## WHAT TO PRODUCE
Emit the exact text of every line from the line with "shown = obj.evaluated_get(depsgraph)" to the line with "return low, high", both ends included. No other output is expected.

-*-*-

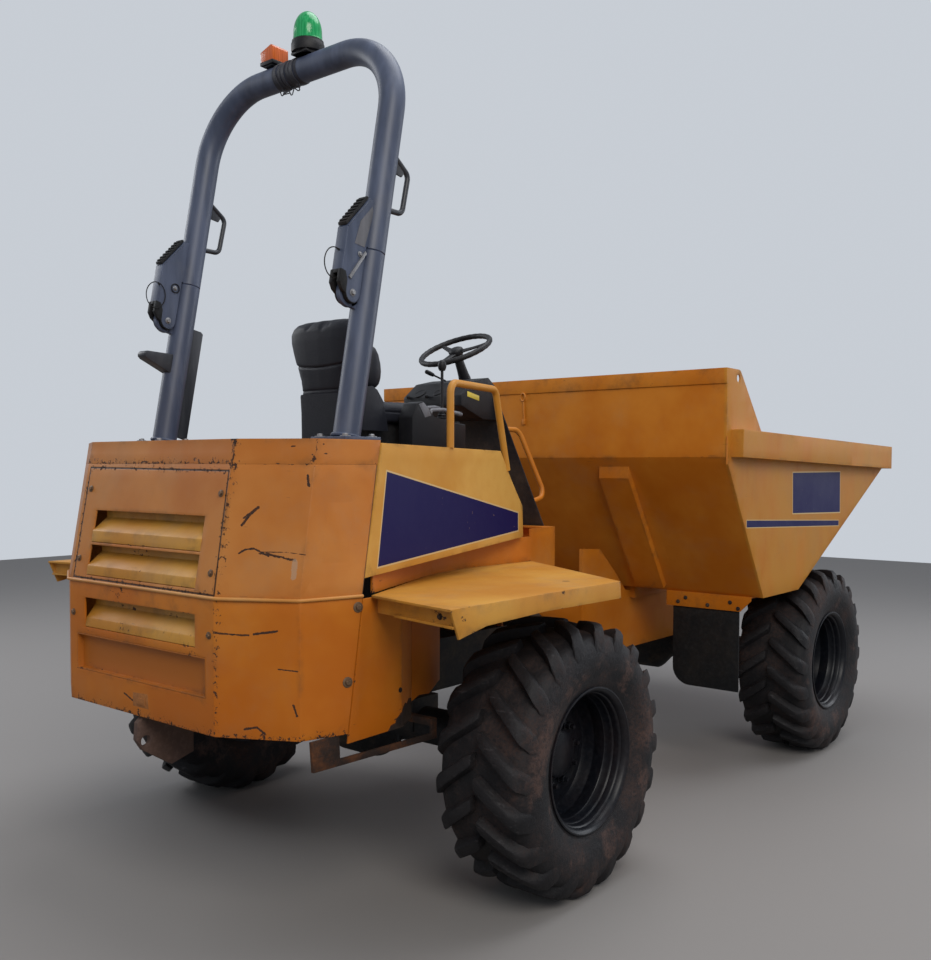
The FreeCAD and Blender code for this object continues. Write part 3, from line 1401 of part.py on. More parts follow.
def rops_hoop():
    half = size.roll_bar_half
    top = along_leg(size.roll_bar_top)
    start = seam + size.running_gap.value
    points = [(0, -half, start), (0, -half, top), (0, half, top), (0, half, start)]
    shapes = [pipe(points, size.roll_bar_bend.value, size.roll_bar_radius, BAR_SIDES, 4)]
    web_rear = fold_x - 68
    front = fold_x + CHANNEL_RADIUS
    for side in (-1, 1):
        y = side * half.value
        for low, high in ((CHANNEL_IN, CHANNEL_OUT), (-CHANNEL_OUT, -CHANNEL_IN)):
            cheek = slab([(fold_x - CHANNEL_RADIUS, fold_s), (front, fold_s), (front, seam + 6),
                          (-20, seam + 6), (-20, seam + 190), (-60, seam + 180),
                          (web_rear + 8, seam + 45), (web_rear + 8, fold_s + 65)], y + low, y + high)
            round_end = faceted_disc(CHANNEL_RADIUS, y + low, y + high)
            clear = (FOLD_PIN_RADIUS + size.running_gap.value) / math.cos(math.pi / DISC_SIDES)
            hole = faceted_disc(clear, y + low - 10, y + high + 10)
            shapes.append(cheek.fuse(round_end).removeSplitter().cut(hole))
        shapes.append(slab([(web_rear, fold_s + 65), (web_rear + 8, fold_s + 65), (web_rear + 8, seam + 45),
                            (web_rear, seam + 45)], y - CHANNEL_OUT, y + CHANNEL_OUT))
        shapes.append(slab([(web_rear, seam + 45), (web_rear + 8, seam + 45), (-60, seam + 180),
                            (-66, seam + 186)], y - CHANNEL_OUT, y + CHANNEL_OUT))
    return shapes[0].fuse(shapes[1:]).removeSplitter()


HANDLE_BEND = 28
HANDLE_RADIUS = 11


def rops_handles():
    radius = size.roll_bar_radius.value + size.running_gap.value
    y = -size.roll_bar_half.value
    points = [(0, y, along_leg(2760)), (133, y, along_leg(2790)), (120, y, along_leg(2640)),
              (0, y, along_leg(2600))]
    leg = pipe([(0, y, along_leg(2500)), (0, y, along_leg(2900))], 1, radius, BAR_SIDES)
    bar = pipe(points, HANDLE_BEND, HANDLE_RADIUS, 6, 2)
    right = max(bar.cut(leg).Solids, key=lambda solid: solid.Volume)
    return Part.makeCompound([right, right.mirror(middle, across)])


node("rops_lower", made("rops_lower", rops_lower()))
node("rops_hoop", leaned("rops_hoop", rops_hoop()))
node("rops_handles", leaned("rops_handles", rops_handles()))


# Lamps on the roll bar's top

BEACON_SIDE = -40
BEACON_TOP = 3520
LAMP_SIDE = 170
# How far the flats of the bar lie under its round
BAR_FLAT = 1.92
bar_top = size.roll_bar_top + size.roll_bar_radius + size.running_gap - BAR_FLAT
bar_reach = -size.roll_bar_foot.value + math.tan(lean) * (size.roll_bar_top.value - LEAN_BASE)


def beacon():
    x = ahead(bar_reach)
    foot = block("beacon_foot", (x - 55, BEACON_SIDE - 50, bar_top), (x + 55, BEACON_SIDE + 50, bar_top + 10))
    base = round_bar("beacon_base", 69, 40, x, BEACON_SIDE, bar_top + 10, "z")
    low = bar_top.value + 50
    # radius, height
    profile = ((60, low), (60, low + 55), (52, low + 88), (34, low + 112), (10, BEACON_TOP))
    rings = [[(u, w, h) for u, gone, w in hoop_points(12, 0, r)] for r, h in profile]
    dome = put(made("beacon_dome", skinned(rings)), x, BEACON_SIDE, 0)
    node("beacon", fuse("beacon", [foot, base, dome]))


def work_lamp():
    x = ahead(bar_reach)
    foot = block("lamp_foot", (x - 40, LAMP_SIDE - 30, bar_top), (x + 40, LAMP_SIDE + 30, bar_top + 8))
    body = block("lamp_body", (x - 50, LAMP_SIDE - 45, bar_top + 8), (x + 50, LAMP_SIDE + 45, 3430))
    node("side_lamp", fuse("side_lamp", [foot, body]))


beacon()
work_lamp()


# Towing plate on the rear cross plate, and a bent step bracket under the tail's right corner

HITCH_WALL = 25
tow_hole = (ahead(38 - size.hitch_reach), 643, size.hitch_bore)
# distance ahead of the rear cross plate, height
HITCH_PLATE = ((0, 850), (-45, 850), (-58, 732), (-79, 714), (RAIL_REAR - size.hitch_reach, 651), (-58, 610),
               (63, 532), (160, 560), (160, 757), (0, 757))
node("hitch", plate("hitch", "side", -HITCH_WALL / 2, HITCH_WALL,
                    [(ahead(reach - RAIL_REAR), height) for reach, height in HITCH_PLATE], (tow_hole,)))

STEP_SIDE = -756
STEP_WALL = 12
STEP_PLATE = ((-1031, 739), (-1022, 634), (-400, 622), (-400, 700), (-430, 700), (-430, 646), (-900, 655),
              (-904, 739))
step_sheet = plate("step_sheet", "side", STEP_SIDE, STEP_WALL,
                   [(ahead(reach), height) for reach, height in STEP_PLATE])
step_strut = block("step_strut", (ahead(-430), STEP_SIDE + STEP_WALL, 672),
                   (ahead(-400), -size.frame_half, 700))
node("step_bracket", fuse("step_bracket", [step_sheet, step_strut]))


# Every object has to be sound before anything is written.

doc.recompute()
for thing in doc.Objects:
    if "Invalid" in thing.State or "Error" in thing.State:
        raise RuntimeError("failed: " + thing.Name + " " + str(thing.State))
os.makedirs("parts", exist_ok=True)
for thing in nodes:
    if thing.Shape.isNull() or not thing.Shape.isValid() or not thing.Shape.Solids:
        raise RuntimeError("not a sound solid: " + thing.Label)
for thing in nodes:
    thing.Shape.exportStep("parts/" + thing.Label + ".step")
print(len(nodes), "nodes, box", [round(v, 1) for v in (
    Part.makeCompound([thing.Shape for thing in nodes]).BoundBox.XLength,
    Part.makeCompound([thing.Shape for thing in nodes]).BoundBox.YLength,
    Part.makeCompound([thing.Shape for thing in nodes]).BoundBox.ZLength)])
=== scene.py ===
import bmesh
import bpy
import json
import math
import numpy as np
from mathutils import Matrix, Vector
from mathutils.kdtree import KDTree

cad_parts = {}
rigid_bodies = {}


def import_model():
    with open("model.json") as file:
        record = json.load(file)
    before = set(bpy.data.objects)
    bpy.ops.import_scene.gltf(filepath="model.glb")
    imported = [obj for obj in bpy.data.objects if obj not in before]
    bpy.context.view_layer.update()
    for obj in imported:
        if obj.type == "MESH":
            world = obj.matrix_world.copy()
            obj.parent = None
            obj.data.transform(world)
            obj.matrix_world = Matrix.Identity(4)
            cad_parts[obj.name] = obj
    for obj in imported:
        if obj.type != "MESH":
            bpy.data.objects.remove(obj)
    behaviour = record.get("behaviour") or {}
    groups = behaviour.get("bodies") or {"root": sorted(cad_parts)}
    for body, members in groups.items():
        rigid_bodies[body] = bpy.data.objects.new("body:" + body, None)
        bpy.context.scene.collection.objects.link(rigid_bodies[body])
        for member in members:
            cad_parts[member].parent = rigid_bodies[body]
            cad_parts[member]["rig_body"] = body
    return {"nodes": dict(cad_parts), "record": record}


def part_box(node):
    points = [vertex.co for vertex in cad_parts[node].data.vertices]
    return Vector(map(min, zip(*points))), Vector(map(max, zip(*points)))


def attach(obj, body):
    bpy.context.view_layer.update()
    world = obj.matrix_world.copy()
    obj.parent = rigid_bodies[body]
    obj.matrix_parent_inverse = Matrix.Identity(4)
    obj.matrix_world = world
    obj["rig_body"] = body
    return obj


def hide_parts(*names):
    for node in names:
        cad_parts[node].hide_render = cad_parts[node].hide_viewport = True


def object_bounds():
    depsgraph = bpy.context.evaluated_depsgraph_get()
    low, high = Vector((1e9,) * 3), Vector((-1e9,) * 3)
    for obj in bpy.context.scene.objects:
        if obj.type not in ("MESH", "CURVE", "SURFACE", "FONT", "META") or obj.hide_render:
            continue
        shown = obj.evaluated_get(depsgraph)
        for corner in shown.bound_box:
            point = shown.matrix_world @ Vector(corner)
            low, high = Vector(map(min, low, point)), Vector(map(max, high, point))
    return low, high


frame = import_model()
cad_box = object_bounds()
nodes = frame["nodes"]
rng = np.random.default_rng(7)

# Main places, read from the frame
tyre_low, tyre_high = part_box("tyre_rear_right")
REAR_AXLE = (tyre_low.x + tyre_high.x) / 2
AXLE_HEIGHT = (tyre_low.z + tyre_high.z) / 2
front_low, front_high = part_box("tyre_front_right")
WHEELBASE = (front_low.x + front_high.x) / 2 - REAR_AXLE
HALF_TRACK = -(tyre_low.y + tyre_high.y) / 2
BODY_OF = {name: body for body, members in frame["record"]["behaviour"]["bodies"].items() for name in members}


def ahead(distance):
    """X of a place this far ahead of the rear axle."""
    return REAR_AXLE + distance


# Camera, light and floor

CAMERA_PLACE = (ahead(-3.2282), -3.2064, 1.6497)
CAMERA_YAW = 39.023
CAMERA_PITCH = -2.399
CAMERA_ROLL = 0.193
PHOTO_WIDTH = 931
PHOTO_HEIGHT = 960
FOCAL_PIXELS = 997.76
MIDDLE_X = 470.12
MIDDLE_Y = 508.42
SENSOR = 36.0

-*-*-

## FINAL ANSWER
        shown = obj.evaluated_get(depsgraph)
        for corner in shown.bound_box:
            point = shown.matrix_world @ Vector(corner)
            low, high = Vector(map(min, low, point)), Vector(map(max, high, point))
    return low, high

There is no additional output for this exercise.